Conflict of Interest and Certification: Long-Term Performance and Valuation of U.S. IPOs Underwritten by
Relationship Banks, joint with Luca Benzoni

 

The Journal of Financial Intermediation, April 2010, Vol. 19, No. 2, 235-254.

We examine the long-term return performance of U.S. IPOs underwritten by relationship banks. We show that, over one- to three-year horizons, IPOs managed by relationship banks experience buy-andhold benchmark-adjusted returns that are similar to those observed for a matching sample of stocks managed by non-relationship underwriters. This result holds even when the returns’ skewness and cross-sectional correlation is accounted for. Further, we examine the calendar-time returns on a portfolio that is long the stocks underwritten by relationship banks and short ex-ante similar stocks taken public by non-relationship institutions. Again, we conclude that the two groups of IPOs yield similar long-run returns. These findings support the certification role of relationship banks and suggest that, in this respect, the effect of the 1999 repeal of Sections 20 and 32 of the Glass–Steagall Act has not been negative.

Investment Banking Relationships: 1933-2009, with Alan Morrison, Aaron Thegeya, and Bill Wilhelm.

 

The Review of Corporate Finance Studies, Vol. 7, Issue 2, Sept. 2018, 194–244.
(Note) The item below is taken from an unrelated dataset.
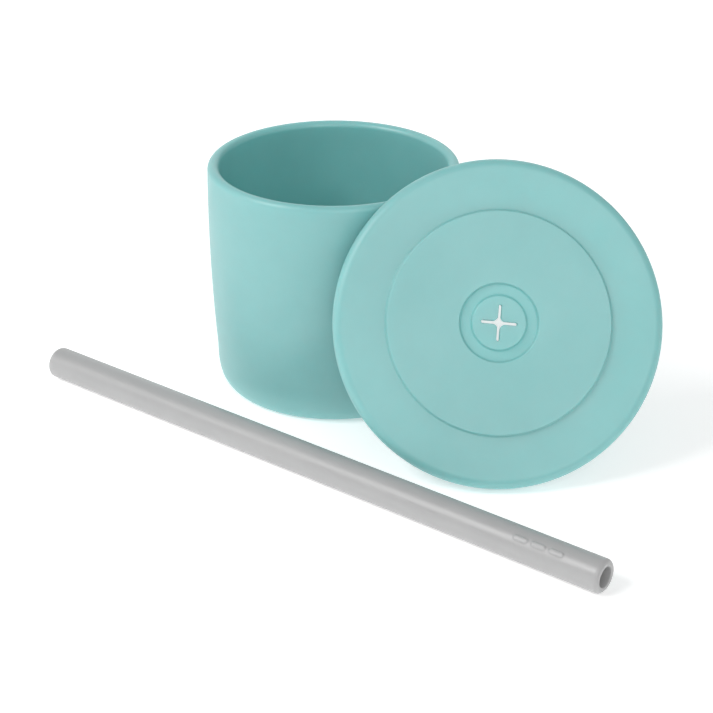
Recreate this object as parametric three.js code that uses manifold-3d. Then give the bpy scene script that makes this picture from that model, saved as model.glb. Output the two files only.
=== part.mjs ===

We study the evolution of investment-banking relationships from 1933 to 2007. Relationship exclusivity and client concerns for the state of their banking relationships were strong through the first part of our sample period but then entered a period of sharp decline beginning around 1970. We interpret the bank-client relationship as an informal governance mechanism for curbing opportunistic behavior in a weak contracting environment and examine how technological change aggravated conflicts of interest within investment banks and between banks and their clients. This perspective sheds light on why trust between banks and their clients now appears to be in short supply.